I'm not criticizing Mike Rathke [the album's producer] for the production. I think Mike did what Lou expected him to do. He was in a terrible position. The only consideration I think from his point of view was not to show any partiality to any member of the band. We left the project to Mike. Mike on the other hand was not about to step out and do anything with the mixes that would be contrary to what he knew Lou's ideas to be.

I really can't criticize Mike Rathke. He was really a prince on the road and helped us a lot [deleted stuff about stage-managing and how levels kept rising]

Up to the point where we got to U2 it worked but then once you're out in those humongous stadiums it just became more and more pointless.

a+p: How did you end up hooking up with U2?

They were fans. They were always big fans of the Velvet Underground.

a+p: I was reading somewhere that during one of your shows in the '70s you cut the head off a chicken...

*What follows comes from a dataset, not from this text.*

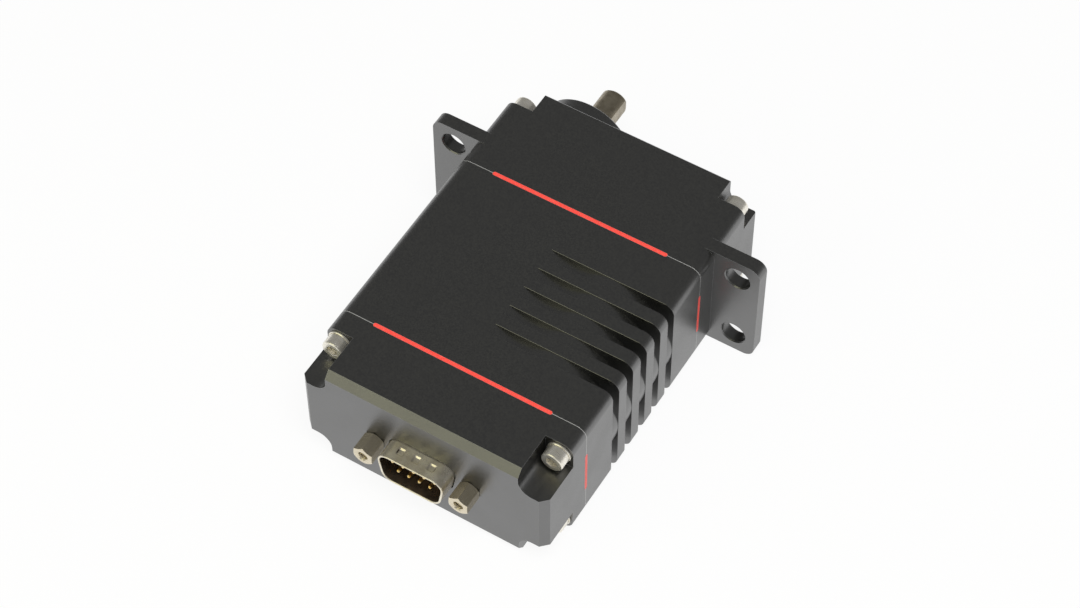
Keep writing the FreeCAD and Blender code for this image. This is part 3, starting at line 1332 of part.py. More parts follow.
def make_rotor():
    """Shaft, rotor core and the bonded ring of magnet segments."""
    shaft_start = plus(MOTOR_BEARING_REAR, size("motor_shaft_gap"))
    shaft = rod("motor_shaft", MOTOR_X, shaft_start, "0", size("motor_shaft_diameter"),
                "(" + FIRST_PINION_START + " - " + shaft_start + ")")
    core = ring("rotor_core", MOTOR_X, STATOR_START, "(" + ROTOR_RADIUS + " - Sizes.magnet_thickness)",
                half("motor_shaft_diameter"), size("stator_length"))
    outer = number(ROTOR_RADIUS)
    inner = outer - number(size("magnet_thickness"))
    start = number(STATOR_START)
    length = number(size("stator_length"))
    tube = round_bar(start, length, 2 * outer).cut(round_bar(start, length, 2 * inner))
    gap = number(half("magnet_gap"))
    overcut = number(size("overcut"))
    for i in range(ROTOR_POLES):
        middle = 2 * math.pi * i / ROTOR_POLES
        tube = tube.cut(sector(inner - overcut, outer + overcut, start - overcut, length + 2 * overcut, middle,
                               (gap / (inner - overcut), gap / (outer + overcut))))
    magnets = solid_feature("rotor_magnets", Part.makeCompound(tube.Solids), MOTOR_X)
    return [shaft, core, magnets]


def make_motor_bearings():
    pieces = []
    for place, start in (("rear", MOTOR_BEARING_REAR), ("front", FRONT_CAP_BACK)):
        pieces.append(bearing("motor_%s_bearing" % place, MOTOR_X, start, size("motor_bearing_width"),
                              size("motor_bearing_diameter"), size("motor_shaft_diameter"),
                              size("motor_race"), "(Sizes.shield / 2)"))
    outers = group("motor_bearing_outer_races", [pair[0] for pair in pieces])
    inners = group("motor_bearing_inner_races", [pair[1] for pair in pieces])
    return [outers, inners]


def make_motor_screws():
    screws = []
    for i, sign in enumerate(("1", "-1"), start=1):
        level = "(" + sign + " * Sizes.motor_screw_circle / 2)"
        shank = "(Sizes.partition + Sizes.motor_cap - Sizes.motor_screw_gap)"
        screws.append(headed_screw("motor_screw_%d" % i, MOTOR_X, level, FRONT_PARTING, True, shank,
                                   size("motor_screw_head"), size("motor_screw_head_height"),
                                   size("motor_screw_diameter"),
                                   (size("motor_socket_width"), size("motor_socket_depth"))))
    return group("motor_screws", screws)


# ---------------------------------------------------------------------------------------------------
# Boards and position sensor
# ---------------------------------------------------------------------------------------------------


def make_controller():
    left = "(" + LEFT + " + Sizes.wall - Sizes.board_groove + Sizes.groove_clearance)"
    width = "(" + BAY_RIGHT + " + Sizes.board_groove - Sizes.groove_clearance - " + left + ")"
    start = plus(REAR_PARTING, size("board_end_gap"))
    board = block("controller_board", left, start, size("board_level"), width,
                  "(" + CONTROLLER_FRONT + " - " + start + ")", size("board_thickness"))
    top = "(Sizes.board_level + Sizes.board_thickness)"
    first = plus(start, size("chip_margin"))
    chips = [block("processor_chip", size("chip_row_left"), first, top, size("processor_size"),
                   size("processor_size"), size("chip_height"))]
    beyond = plus(first, size("processor_size"), size("converter_gap"))
    chips.append(block("converter_chip", size("chip_row_left"), beyond, top, size("converter_width"),
                       size("converter_length"), size("chip_height")))
    for i in range(DRIVER_CHIPS):
        place = "(" + first + " + " + str(i) + " * Sizes.driver_pitch)"
        chips.append(block("driver_chip_%d" % (i + 1), size("chip_row_right"), place, top,
                           size("driver_width"), size("driver_length"), size("chip_height")))
    return [board, group("controller_chips", chips)]


def make_position_sensor():
    """Magnet in a cup on the shaft's rear end, and the board that reads it."""
    cup_outer = "(Sizes.magnet_diameter / 2 + Sizes.magnet_cup_wall)"
    magnet_radius = half("magnet_diameter")
    journal = half("rear_journal_diameter")
    profile = [("0", MAGNET_FRONT), (magnet_radius, MAGNET_FRONT), (magnet_radius, MAGNET_REAR),
               (cup_outer, MAGNET_REAR), (cup_outer, CUP_START), (journal, CUP_START),
               (journal, SHAFT_REAR), ("0", SHAFT_REAR)]
    cup = turned("magnet_cup", "0", "0", profile)
    magnet = rod("sensor_magnet", "0", MAGNET_REAR, "0", size("magnet_diameter"), size("magnet_length"))
    board_start = "(" + SENSOR_FACE + " - Sizes.board_thickness)"
    blank = block("sensor_board_blank", minus(half("sensor_board_width")), board_start,
                  minus(half("sensor_board_height")), size("sensor_board_width"), size("board_thickness"),
                  size("sensor_board_height"))
    holes = []
    screws = []
    for i, sign in enumerate(("-1", "1"), start=1):
        x = "(" + sign + " * Sizes.sensor_post_spacing / 2)"
        holes.append(rod("sensor_board_hole_%d" % i, x, board_start, "0", size("small_screw_diameter"),
                         size("board_thickness")))
        shank = "(Sizes.board_thickness + Sizes.post_screw_share * " + SENSOR_THREAD + ")"
        screws.append(headed_screw("sensor_board_screw_%d" % i, x, "0", board_start, False, shank,
                                   size("small_head_diameter"), size("small_head_height"),
                                   size("small_screw_diameter"),
                                   (size("small_socket_width"), size("small_socket_depth"))))
    board = cut("sensor_board", blank, holes)
    chip = block("sensor_chip", minus(half("sensor_chip_width")), SENSOR_FACE,
                 minus(half("sensor_chip_height")), size("sensor_chip_width"), size("chip_height"),
                 size("sensor_chip_height"))
    return [cup, magnet, board, chip, group("sensor_board_screws", screws)]


# ---------------------------------------------------------------------------------------------------
# Connector
# ---------------------------------------------------------------------------------------------------

FLANGE_FRONT = "(" + CONNECTOR_FACE + " + Sizes.panel)"
FLANGE_REAR = "(" + FLANGE_FRONT + " + Sizes.flange_thickness)"
INSULATOR_REAR = "(" + FLANGE_REAR + " + Sizes.insulator_depth)"
SHELL_RIM = "(" + CONNECTOR_FACE + " - Sizes.shell_protrusion)"


def jack_places():
    return ["(" + MIDDLE + " - Sizes.jack_spacing / 2)", "(" + MIDDLE + " + Sizes.jack_spacing / 2)"]


def make_connector_shell():
    """Plated flange behind the panel with the hollow trapezoid that stands out through it."""
    body = new_body("connector_shell_blank")
    depth = "(" + FLANGE_REAR + " - " + SHELL_RIM + ")"
    half_width = half("flange_width")
    half_height = half("flange_height")
    slab(body, "flange", FLANGE_FRONT, size("flange_thickness"),
         lambda sketch: add_box_outline(sketch, "(" + MIDDLE + " - " + half_width + ")",
                                        plus(MIDDLE, half_width), minus(half_height), half_height))
    trapezoid(body, "tube", FLANGE_REAR, depth, size("shell_thickness"), "Pad", backward=True)

    def draw_holes(sketch):
        for x in jack_places():
            add_circle(sketch, x, "0", size("jack_stud_diameter"))

    slab(body, "jack_holes", FLANGE_FRONT, size("flange_thickness"), draw_holes, "Pocket")
    hollow = new_body("connector_shell_hollow")
    trapezoid(hollow, "core", FLANGE_REAR, depth, "0", "Pad", backward=True)
    return cut("connector_shell", body, [hollow])


def contact_places():
    places = []
    for count, level in ((CONTACTS_LONG_ROW, 1), (CONTACTS_SHORT_ROW, -1)):
        for i in range(count):
            steps = i - (count - 1) / 2
            x = "(" + MIDDLE + " + (" + str(steps) + ") * Sizes.connector_pitch)"
            z = "((" + str(level) + ") * Sizes.connector_row / 2)"
            places.append((x, z))
    return places


def make_contacts(name, lead):
    """The nine contacts. The lead is the length of each one's tapered tip, or None for plain bars."""
    tip = "(" + SHELL_RIM + " + Sizes.contact_recess)"
    end = plus(INSULATOR_REAR, size("contact_tail"))
    pieces = []
    for i, (x, z) in enumerate(contact_places(), start=1):
        start = tip if lead is None else plus(tip, lead)
        bar = rod("%s_bar_%d" % (name, i), x, start, z, size("contact_diameter"),
                  "(" + end + " - " + start + ")")
        if lead is None:
            pieces.append(bar)
            continue
        point = cone("%s_point_%d" % (name, i), x, tip, z, "(Sizes.contact_diameter / 2)",
                     size("contact_diameter"), lead)
        pieces.append(fuse("%s_%d" % (name, i), [bar, point]))
    return pieces


def make_connector_inside():
    insulator_body = new_body("insulator_blank")
    trapezoid(insulator_body, "nose", FLANGE_FRONT, size("flange_thickness"), "0", "Pad")
    half_width = half("insulator_width")
    half_height = half("insulator_height")
    slab(insulator_body, "block", FLANGE_REAR, size("insulator_depth"),
         lambda sketch: add_box_outline(sketch, "(" + MIDDLE + " - " + half_width + ")",
                                        plus(MIDDLE, half_width), minus(half_height), half_height))
    insulator = cut("connector_insulator", insulator_body, make_contacts("contact_hole", None))
    contacts = group("connector_contacts", make_contacts("contact", size("contact_lead")))
    board_blank = block("interface_blank", "(" + MIDDLE + " - Sizes.interface_board_width / 2)",
                        INSULATOR_REAR, minus(half("interface_board_height")),
                        size("interface_board_width"), size("board_thickness"),
                        size("interface_board_height"))
    board = cut("interface_board", board_blank, make_contacts("board_hole", None))
    return [insulator, contacts, board]


def make_jackscrews():
    """Hexagonal standoffs outside the face, with studs through it into nuts behind the flange."""
    screws = []
    nuts = []
    for i, x in enumerate(jack_places(), start=1):
        start = "(" + CONNECTOR_FACE + " - Sizes.jack_length)"
        column = hexagon("jack_column_%d" % i, x, start, "0", size("jack_hex"), size("jack_length"))
        stud = rod("jack_stud_%d" % i, x, CONNECTOR_FACE, "0", size("jack_stud_diameter"),
                   size("jack_stud_length"))
        bore = rod("jack_bore_%d" % i, x, start, "0", size("jack_bore_diameter"), size("jack_bore_depth"))
        screws.append(cut("jackscrew_%d" % i, fuse("jack_solid_%d" % i, [column, stud]), [bore]))
        nuts.append(ring("clinch_nut_%d" % i, x, FLANGE_REAR, half("clinch_nut_diameter"),
                         half("jack_stud_diameter"), size("clinch_nut_length")))
    return [group("jackscrews", screws), group("clinch_nuts", nuts)]


# ---------------------------------------------------------------------------------------------------
# Assembly and export
# ---------------------------------------------------------------------------------------------------

nodes = [rear_gasket, front_gasket, make_rear_cover(), make_motor_housing(), make_gear_housing()]
nodes += make_housing_fasteners("rear_cover", REAR_PARTING,
                                plus(CONNECTOR_FACE, size("rear_pocket_depth")), False)
nodes += make_housing_fasteners("gear_housing", FRONT_PARTING,
                                "(" + END_FACE + " - Sizes.front_pocket_depth)", True)
nodes += [make_output_shaft(), make_seal(), make_bearing_clip(), make_idler_pin(), make_idler_ring()]
nodes += bearing("front_bearing", "0", BEARING_REAR, size("front_bearing_width"),
                 size("front_bearing_diameter"), size("front_journal_diameter"), size("bearing_race"),
                 size("shield"))
nodes += bearing("rear_bearing", "0", "(" + FRONT_PARTING + " - Sizes.rear_bearing_width)",
                 size("rear_bearing_width"), size("rear_bearing_diameter"), size("rear_journal_diameter"),
                 size("rear_race"), size("shield"))
nodes += make_gear_train()
nodes += [make_motor_can()] + make_motor_caps() + make_stator() + make_rotor() + make_motor_bearings()
nodes += [make_motor_screws()]
nodes += make_controller() + make_position_sensor()
nodes += [make_connector_shell()] + make_connector_inside() + make_jackscrews()
doc.recompute()

for thing in doc.Objects:
    if "Invalid" in thing.State or "Error" in thing.State:
        raise RuntimeError("%s failed: %s" % (thing.Label, thing.State))

os.makedirs("parts", exist_ok=True)
labels = set()
for node in nodes:
    shape = node.Shape
    if shape.isNull() or not shape.isValid() or not shape.Solids:
        raise RuntimeError("%s has no valid solid" % node.Label)
    if node.Label in labels:
        raise RuntimeError("two nodes are named %s" % node.Label)
    labels.add(node.Label)
    shape.exportStep(os.path.join("parts", node.Label + ".step"))
    print("%-28s %d solid(s)  %10.2f mm3" % (node.Label, len(shape.Solids), shape.Volume))
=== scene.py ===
"""Looks of a flat geared joint actuator: finishes for its pieces, and its visible small parts in detail."""

import json
import math

import bmesh
import bpy
from mathutils import Matrix, Vector


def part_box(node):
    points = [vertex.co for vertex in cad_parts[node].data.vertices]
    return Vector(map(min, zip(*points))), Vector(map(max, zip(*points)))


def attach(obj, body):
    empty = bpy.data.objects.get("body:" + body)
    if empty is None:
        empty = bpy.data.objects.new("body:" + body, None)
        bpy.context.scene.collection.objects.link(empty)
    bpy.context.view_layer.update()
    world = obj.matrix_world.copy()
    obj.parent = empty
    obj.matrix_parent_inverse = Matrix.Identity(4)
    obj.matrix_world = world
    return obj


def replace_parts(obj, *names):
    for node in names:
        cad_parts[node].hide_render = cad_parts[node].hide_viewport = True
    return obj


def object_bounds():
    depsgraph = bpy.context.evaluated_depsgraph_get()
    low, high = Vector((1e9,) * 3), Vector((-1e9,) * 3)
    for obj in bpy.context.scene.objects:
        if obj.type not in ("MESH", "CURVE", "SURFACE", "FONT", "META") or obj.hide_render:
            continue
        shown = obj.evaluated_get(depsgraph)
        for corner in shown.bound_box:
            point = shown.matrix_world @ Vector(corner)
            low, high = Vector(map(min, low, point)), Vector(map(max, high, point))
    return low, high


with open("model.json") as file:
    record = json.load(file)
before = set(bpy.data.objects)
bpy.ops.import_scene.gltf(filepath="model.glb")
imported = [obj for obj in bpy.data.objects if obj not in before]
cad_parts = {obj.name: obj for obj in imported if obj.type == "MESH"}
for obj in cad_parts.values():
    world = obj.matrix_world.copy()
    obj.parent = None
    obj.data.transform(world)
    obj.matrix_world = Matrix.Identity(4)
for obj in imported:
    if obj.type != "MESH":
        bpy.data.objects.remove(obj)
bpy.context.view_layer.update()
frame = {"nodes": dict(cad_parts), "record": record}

# Lengths are in millimetres, and MM turns them into the frame's metres.
MM = 0.001
NEAR = 0.01                        # a place this near to another counts as the same
MERGE_DISTANCE = 0.002
PARALLEL = 0.99                    # cosine from which a direction counts as along an axis
SQUARE = 0.1                       # cosine up to which a direction counts as square to an axis
CREASE = math.radians(5)           # turn from which an edge counts as one
SHARP = math.radians(60)
OVERRUN = 1.0                      # how far a cutting tool runs past the piece
ALONG_Y = Matrix.Rotation(math.radians(-90), 4, "X")      # turns a piece made along Z to lie along +Y


def box_centre(node, axis):
    """Middle of a node's box along x, y or z."""
    low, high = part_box(node)
    return (getattr(low, axis) + getattr(high, axis)) / 2


# --------------------------------------------------------------------------------------------------
# Materials
# --------------------------------------------------------------------------------------------------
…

Cale [nonchalantly]: yeah, with a meat cleaver...

a+p: ...and then you were explaining to a group of vegetarians...

Cale: No, no. My band was vegetarian. They got all upset. And walked out and left me in the middle of a tour. It was a gesture at the time to the spirit [of the audience] to the gobbing and the slam-dancing that was going on. The chains and the spikes and **congress*.

a+p: Do you prefer a more sedate crowd?

Cale: No, I mean it didn't bother me at all but it was just a strange, a very awkward sort of mix happening.

how so?

Well, the band was one way and we were playing music that was another way and the audience was a third way. It was absurd the whole combination. And I thought, "well, you like slam-dancing, you like gobbing on the stage, you know all this pseudo-violence that's going on how do you react to this?" And I took out the chicken, cut its head off and threw it in the audience.

Did they like it?

Cale: No they were revolted...and the band split

The band split and I explained it as being a tribute to Col. Sanders.